You can also turn to the industrial-agricultural food complex. Your grocery store is full of “make a meal” products, both shelf-stable standbys like Hamburger Helper and modern freezer-case products with lots of vegetables in them. They get you used to standing while facing the stove and seeing what happens as things simmer, boil, and bake. Follow the directions exactly at first until you get used to using a stove and a pan. When you’re comfortable with using Hamburger Helper, add your own ingredients to the mix such as onions and peppers, cooking them with the meat.Don’t expect to eat with Hamburger Helper the rest of your life unless you want too. This exercise is designed to get you comfortable with turning raw food into cooked food. You’ll notice that a can of sauce and a box of dried pasta cost way less per pound then HH does and they’re less salty and processed-tasting. That’s when you can turn to the grocery store, which is jammed with alternatives that can be combined in new and inventive ways.
The grocery store will usually sell some basic cookware. Otherwise, go down to Wal-Mart. Start with a 2-quart saucepan with a lid, a 1-quart saucepan with a lid, and a non-stick frying pan. As you get better at cooking, add what you need when you need it.
I use the same pans over and over. I have two non-stick frying pans—ideal for scrambling eggs—several saucepans in various sizes, a Dutch oven, and a stock pan. I have others but they don’t get used nearly as much. One of my cast-iron skillets gets used only for cornbread, and I use my double boiler less than once a year. If you buy one of those big sets of cookware, you might discover that you’ll never use some of the pieces. But if you’re gifted one, take it joyfully and add to the set as you discover what you need.
All of the “teach yourself how to cook” books will have lists of suggested pots, pans, mixing bowls, utensils, measuring cups and the like. Read over the list to see what you already have or can get from well-stocked relatives before you buy anything. Even a list as basic as the one in “Cooking for Absolute Beginners” has things on it that I don’t own such as pudding molds and food mills. I’ve been cooking for 30 years, and I’ve never felt the need for either of them.
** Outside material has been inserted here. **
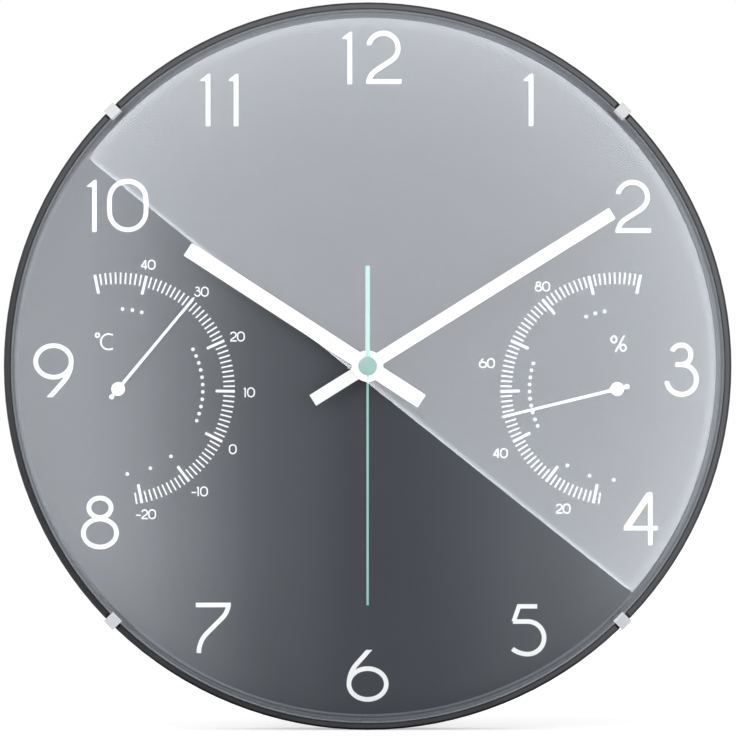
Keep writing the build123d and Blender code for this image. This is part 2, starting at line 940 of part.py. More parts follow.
def motor_coil():
    """Winding on its bobbin, with the core that lies on the stator's arms."""
    core_low = stator_level + stator_thickness
    core_middle = core_low + core_thickness / 2
    half = coil_length / 2
    reach = half + core_margin
    body = block(
        coil_centre_x - reach,
        coil_centre_x + reach,
        coil_y - stator_arm / 2,
        coil_y + stator_arm / 2,
        core_low,
        core_low + core_thickness,
    )
    centre = Pos(coil_centre_x, coil_y, core_middle) * Rot(0, 90, 0)
    body += centre * Cylinder(coil_radius, coil_length)
    for side in (-1, 1):
        flange = Cylinder(coil_radius + bobbin_flange_lip, bobbin_flange)
        body += Pos(side * half, 0, 0) * centre * flange
    return body


def circuit_board():
    left, right, bottom, top = board_extent()
    board = block(left, right, bottom, top, board_level, board_level + board_thickness)
    middle = (left + board_width / 2, top - board_height / 4)
    return board + disc(chip_radius, board_level - chip_height, board_level, middle)


def quartz_crystal():
    left, right, bottom, top = board_extent()
    middle = Pos(left + board_width / 2, bottom + board_height / 3, board_level - crystal_radius)
    return middle * Rot(90, 0, 0) * Cylinder(crystal_radius, crystal_length)


contact_low = battery_z - contact_half_height
wall_line = inner_half - contact_play - contact_thickness / 2


def contact_positive():
    """Spring strip from the nub of the cell to the circuit board."""
    top = board_extent()[2] + stator_arm
    face = ribbon(
        [(wall_line, battery_y - leaf_half_length), (wall_line, top)], contact_thickness
    )
    return plate(face, contact_low, board_level)


def contact_negative():
    """Strip from the bent leaf at the flat end of the cell, along two walls to the board."""
    leaf_line = wall_line - leaf_height + contact_thickness
    top = train_high - contact_play - contact_thickness / 2
    face = ribbon(
        [
            (-leaf_line, battery_y),
            (-wall_line, battery_y - leaf_half_length),
            (-wall_line, top),
            (board_extent()[0] + stator_arm, top),
        ],
        contact_thickness,
    )
    return plate(face, contact_low, board_level)


def battery():
    shoulder = battery_length - battery_nub_length
    profile = outline(
        [
            (0, 0),
            (battery_radius, 0),
            (battery_radius, shoulder),
            (battery_nub_radius, shoulder),
            (battery_nub_radius, battery_length),
            (0, battery_length),
        ]
    )
    corners = profile.vertices().group_by(Axis.X)[-1]
    standing = turned(fillet(corners, battery_round))
    start = battery_tip - battery_length
    return Pos(start, battery_y, battery_z) * Rot(0, 90, 0) * standing


# Hands


def baton(length, tail, width, low, high, turn):
    """Parallel hand that points up the dial, turned clockwise by an angle."""
    bar = block(-width / 2, width / 2, -tail, length, low, high)
    return Rot(0, 0, -turn) * bar


def hour_hand():
    body = baton(
        hour_hand_length,
        hour_hand_tail,
        hour_hand_width,
        hour_hand_level,
        hour_hand_front,
        hour_hand_angle,
    )
    body += disc(hand_boss_radius, hour_hand_level, hour_hand_front)
    body += disc(hour_collar_radius, bush_front + collar_gap, hour_hand_level)
    return body - disc(hour_pipe_radius, bush_front, hour_hand_front)


def minute_hand():
    body = baton(
        minute_hand_length,
        minute_hand_tail,
        minute_hand_width,
        minute_hand_level,
        minute_hand_front,
        minute_hand_angle,
    )
    body += disc(hand_boss_radius, minute_hand_level, minute_hand_front)
    collar_foot = hour_hand_front + pipe_stand + collar_gap
    body += disc(minute_collar_radius, collar_foot, minute_hand_level)
    return body - disc(minute_arbor_radius, collar_foot, minute_hand_front)


def second_hand():
    """Thin hand with a wider tail and a round cap over the arbor."""
    low, high = second_hand_level, second_hand_front
    half, tail_half = second_hand_width / 2, second_tail_width / 2
    face = outline(
        [
            (-tail_half, -second_hand_tail),
            (tail_half, -second_hand_tail),
            (tail_half, 0),
            (half, second_cap_radius),
            (half, second_hand_length),
            (-half, second_hand_length),
            (-half, second_cap_radius),
            (-tail_half, 0),
        ]
    )
    body = Rot(0, 0, -second_hand_angle) * plate(face, low, high)
    cap = disc(second_cap_radius, low, high + second_cap_height)
    rim = cap.edges().group_by(Axis.Z)[-1]
    body += fillet(rim, second_cap_round)
    foot = minute_hand_front + pipe_stand + collar_gap
    body += disc(second_collar_radius, foot, low)
    return body - disc(second_arbor_radius, foot, low)


# Dial instruments, a thermometer on the left and a hygrometer on the right

cup_front = dial_back - cup_wall
coil_low = cup_back + 3 * cup_wall
coil_high = cup_front - 2 * cup_wall
coil_start = spindle_collar_radius + coil_play + coil_strip / 2
coil_end = coil_start + (coil_half_turns - 1) * coil_pitch / 2


def at_instrument(side, solid):
    return Pos(side * instrument_reach, -instrument_drop, 0) * solid


def instrument_coil(side):
    """Strip wound in half turns about two centres, whose outer end is held by a post."""
    face = None
    for turn in range(coil_half_turns):
        radius = coil_start + turn * coil_pitch / 2
        upper = turn % 2 == 0
        shift = 0 if upper else coil_pitch / 2
        band = Circle(radius + coil_strip / 2) - Circle(radius - coil_strip / 2)
        cut = Rectangle(
            4 * radius, 2 * radius, align=(Align.CENTER, Align.MIN if upper else Align.MAX)
        )
        half_turn = Pos(shift, 0) * (band & cut)
        face = half_turn if face is None else face + half_turn
    return at_instrument(side, plate(face, coil_low, coil_high))


def coil_end_place():
    """Point just outside the outer end of the coil."""
    last_centre = coil_pitch / 2 if coil_half_turns % 2 == 0 else 0
    direction = 1 if coil_half_turns % 2 == 0 else -1
    outer = coil_end + coil_strip / 2 + coil_play + coil_post_radius
    return (last_centre + direction * outer, 0)


def instrument_plate(side):
    """Front plate of an instrument, with the bush that is staked through the dial."""
    bush_top = dial_front + instrument_bush_stand
    body = disc(cup_radius, cup_front, dial_back)
    body += disc(instrument_bush_radius, dial_back, bush_top)
    body += disc(coil_post_radius, coil_low, cup_front, coil_end_place())
    body -= disc(spindle_radius + second_clearance, cup_front, bush_top)
    return at_instrument(side, body)


def instrument_cup(side):
    """Round cup behind the coil, open to the air through windows in its back."""
    back_top = cup_back + cup_wall
    body = disc(cup_radius, cup_back, cup_front)
    body -= disc(cup_radius - cup_wall, back_top, cup_front)
    for place in range(cup_window_count):
        turn = 360 * place / cup_window_count
        body -= Rot(0, 0, turn) * block(
            cup_window_radius - cup_window_length / 2,
            cup_window_radius + cup_window_length / 2,
            -cup_window_width / 2,
            cup_window_width / 2,
            cup_back,
            back_top,
        )
    body -= disc(spindle_radius + second_clearance, cup_back, back_top)
    return at_instrument(side, body)


def instrument_spindle(side):
    body = disc(spindle_radius, cup_back + contact_play, pointer_level)
    return at_instrument(side, body + disc(spindle_collar_radius, coil_low, coil_high))


def instrument_pointer(side, angle):
    """Thin pointer with a short tail and a round hub, drawn pointing right."""
    half = pointer_width / 2
    needle = outline(
        [
            (-pointer_tail, -half),
            (pointer_length - pointer_point, -half),
            (pointer_length, 0),
            (pointer_length - pointer_point, half),
            (-pointer_tail, half),
        ]
    )
    body = plate(needle, pointer_level, pointer_level + pointer_thickness)
    body += disc(pointer_hub_radius, pointer_level, pointer_level + pointer_hub_height)
    return at_instrument(side, Rot(0, 0, angle) * body)


# Every node, in the order in which the clock goes together


def all_nodes():
    nodes = {
        "back_housing": back_housing(),
        "dial_plate": dial_plate(),
        "glass_gasket": glass_gasket(),
        "dome_glass": dome_glass(),
        "clip_screws": Part(children=[clip_screw(turn) for turn in clip_angles.values()]),
        "movement_case": movement_case(),
        "movement_cover": movement_cover(),
        "train_bridge": train_bridge(),
        "rubber_washer": rubber_washer(),
        "nut_washer": nut_washer(),
        "hex_nut": hex_nut(),
        "hour_wheel": hour_wheel(),
        "minute_arbor": minute_arbor(),
        "centre_wheel": centre_wheel(),
        "third_wheel": third_wheel(),
        "seconds_wheel": seconds_wheel(),
        "intermediate_wheel": intermediate_wheel(),
        "rotor": rotor(),
        "minute_wheel": minute_wheel(),
        "setting_knob": setting_knob(),
        "stator": stator(),
        "motor_coil": motor_coil(),
        "circuit_board": circuit_board(),
        "quartz_crystal": quartz_crystal(),
        "contact_positive": contact_positive(),
        "contact_negative": contact_negative(),
        "battery": battery(),
        "hour_hand": hour_hand(),
        "minute_hand": minute_hand(),
        "second_hand": second_hand(),
    }
    for place, turn in clip_angles.items():
        nodes[f"glass_clip_{place}"] = glass_clip(turn)
    instruments = {"thermometer": (-1, thermometer_angle), "hygrometer": (1, hygrometer_angle)}
    for name, (side, angle) in instruments.items():
        nodes[f"{name}_plate"] = instrument_plate(side)
        nodes[f"{name}_cup"] = instrument_cup(side)
        nodes[f"{name}_coil"] = instrument_coil(side)
        nodes[f"{name}_spindle"] = instrument_spindle(side)
        nodes[f"{name}_pointer"] = instrument_pointer(side, angle)
    return nodes


os.makedirs("parts", exist_ok=True)
for node, solid in all_nodes().items():
    standing = Pos(0, 0, -hanger_height) * Rot(90, 0, 0) * solid
    standing.label = node
    export_step(standing, f"parts/{node}.step")
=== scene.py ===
import json
from math import asin, ceil, cos, degrees, hypot, pi, radians, sin, tan

import bpy
from mathutils import Matrix, Vector


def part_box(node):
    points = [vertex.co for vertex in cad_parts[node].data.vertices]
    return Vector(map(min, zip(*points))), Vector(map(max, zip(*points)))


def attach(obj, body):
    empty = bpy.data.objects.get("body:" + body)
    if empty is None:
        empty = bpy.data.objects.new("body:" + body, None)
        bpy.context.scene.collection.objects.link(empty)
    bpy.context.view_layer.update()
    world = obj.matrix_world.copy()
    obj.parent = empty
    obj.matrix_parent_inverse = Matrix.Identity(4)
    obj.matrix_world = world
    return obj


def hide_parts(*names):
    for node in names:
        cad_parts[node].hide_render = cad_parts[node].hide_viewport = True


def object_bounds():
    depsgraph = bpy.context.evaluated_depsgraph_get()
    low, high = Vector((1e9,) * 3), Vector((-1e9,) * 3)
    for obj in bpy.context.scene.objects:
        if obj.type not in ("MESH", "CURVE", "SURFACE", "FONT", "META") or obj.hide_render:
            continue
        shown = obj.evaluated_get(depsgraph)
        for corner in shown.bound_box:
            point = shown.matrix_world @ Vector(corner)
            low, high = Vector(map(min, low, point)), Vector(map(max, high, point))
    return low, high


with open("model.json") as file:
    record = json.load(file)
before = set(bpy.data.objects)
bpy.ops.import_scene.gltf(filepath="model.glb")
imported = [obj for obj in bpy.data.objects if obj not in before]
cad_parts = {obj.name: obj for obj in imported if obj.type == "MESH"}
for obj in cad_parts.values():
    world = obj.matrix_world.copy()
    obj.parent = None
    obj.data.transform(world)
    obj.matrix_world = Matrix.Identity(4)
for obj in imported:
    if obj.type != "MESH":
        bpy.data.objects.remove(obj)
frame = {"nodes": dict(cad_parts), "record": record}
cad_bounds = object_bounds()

# Everything is in metres, in the frame of the CAD model: x to the right, z up, dial facing -Y.
mm = 0.001

# Turn that stands a flat piece up to face the front, and the angle up to which edges shade smooth
upright = (radians(90), 0, 0)
smooth_angle = radians(40)

# Sizes read from the frame
housing_low, housing_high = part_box("back_housing")
dial_low, dial_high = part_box("dial_plate")
glass_low, glass_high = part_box("dome_glass")
outer_radius = (housing_high.x - housing_low.x) / 2
centre_z = (dial_low.z + dial_high.z) / 2
dial_front = dial_low.y
rim_front = housing_low.y
glass_radius = (glass_high.x - glass_low.x) / 2
glass_seat = glass_high.y
glass_apex = glass_low.y

# Polished rim of the housing, and the run in which its skin turns to the texture of the sides
polish_depth, polish_run = 1.2 * mm, 1.0 * mm
polish_roughness = 0.20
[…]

Start cooking, a bit at a time, using simple recipes and find out what you will use before spending the money on more pots and pans. Keep in mind what you have the space for in your cabinet. Plenty of lists recommend candy thermometers, but if you aren’t going to make fudge, you don’t need one.
Baking desserts such as cakes and pies is something to work at after you’ve become comfortable cooking with the stove. A casserole, although it is baked in the oven, is basically stew with a topping and in terms of how it is assembled tends to be similar to many of the things you cook on the stove. For casseroles and oven-fried potatoes, you’ll need to add to your cookware collection a 9-by-13-inch baking pan and a cookie sheet with sides.
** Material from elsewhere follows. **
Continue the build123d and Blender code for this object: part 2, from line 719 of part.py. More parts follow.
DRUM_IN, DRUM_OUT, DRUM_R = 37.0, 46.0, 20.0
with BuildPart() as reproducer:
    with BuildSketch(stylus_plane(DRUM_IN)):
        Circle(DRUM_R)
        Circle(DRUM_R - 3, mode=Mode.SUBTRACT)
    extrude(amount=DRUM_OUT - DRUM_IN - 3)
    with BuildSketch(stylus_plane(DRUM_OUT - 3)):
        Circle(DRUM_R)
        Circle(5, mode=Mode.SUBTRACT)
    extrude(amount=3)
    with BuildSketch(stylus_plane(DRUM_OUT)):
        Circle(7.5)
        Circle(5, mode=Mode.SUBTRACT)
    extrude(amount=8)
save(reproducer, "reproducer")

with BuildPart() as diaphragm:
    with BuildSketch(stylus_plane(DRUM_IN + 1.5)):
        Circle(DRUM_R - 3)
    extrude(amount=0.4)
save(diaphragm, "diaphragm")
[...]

As you cook, you’ll develop a list of easy-to-make foods that your family will eat. Stick at first with easy and quick; there’s no reason to learn to make Beef Wellington. There are plenty of cookbooks that specialize in simple minimal ingredient stuff. The ones to be wary of are those that claim to be few ingredients and then the ingredients turn out to be pricy or weird, leaving you stuck with leftovers that no one will eat. Again, your library is the place to borrow these books and try them out in your own kitchen before you purchase them.
If you find that you like only a few recipes in a book, it may be better to Xerox them and leave the book at the library. If you find yourself checking out the book over and over and using many of the recipes, then buy the book.
Another old book that I like and cook from is Peg Bracken’s “The Complete I Hate to Cook Book”. These recipes date back to the early sixties and are simple, basic, and unconcerned with the amount of fat, calories, or salt. Most of them are pretty good too. The book is a hoot to read, and it shows that plenty of women never liked or wanted to cook. They did it because they had to.
There is nothing wrong with this approach. My mother cooked that way and so did Dear Husband’s mother. Two or three times a day, seven days a week, 365 days a year. For decades. They put food on the table for the family, and it got eaten. It didn’t win any prizes but the job got done with minimal fuss and expense.
As you get better at cooking, you may want to get fancier on holidays and weekends. This is entirely up to you and your energy levels.
As you get better at cooking, you may want to plan your meals so that you make plenty, allowing for leftovers (or “planned overs” as some twee foodie writers call them). I do this a lot. I like to make plenty so that I don’t have to cook every day. Does this mean that we eat the same thing sometimes for several days in a row? Yes, it does. It can also mean that if I cook intensively for several days, we get a fridge packed with a smorgasbord of leftovers, offering real variety at the evening meal.
Leftovers also mean cheap lunches to take to work and easy breakfasts if you don’t feel like cereal, boiled eggs or toast in the morning. There is no rule that says you can’t eat leftover spaghetti for breakfast.
When you plan for leftovers, make sure to use them! They don’t save you time or money if they get shoved back to far corners of your fridge. If I see too many containers in the fridge, I don’t cook until the leftovers get eaten.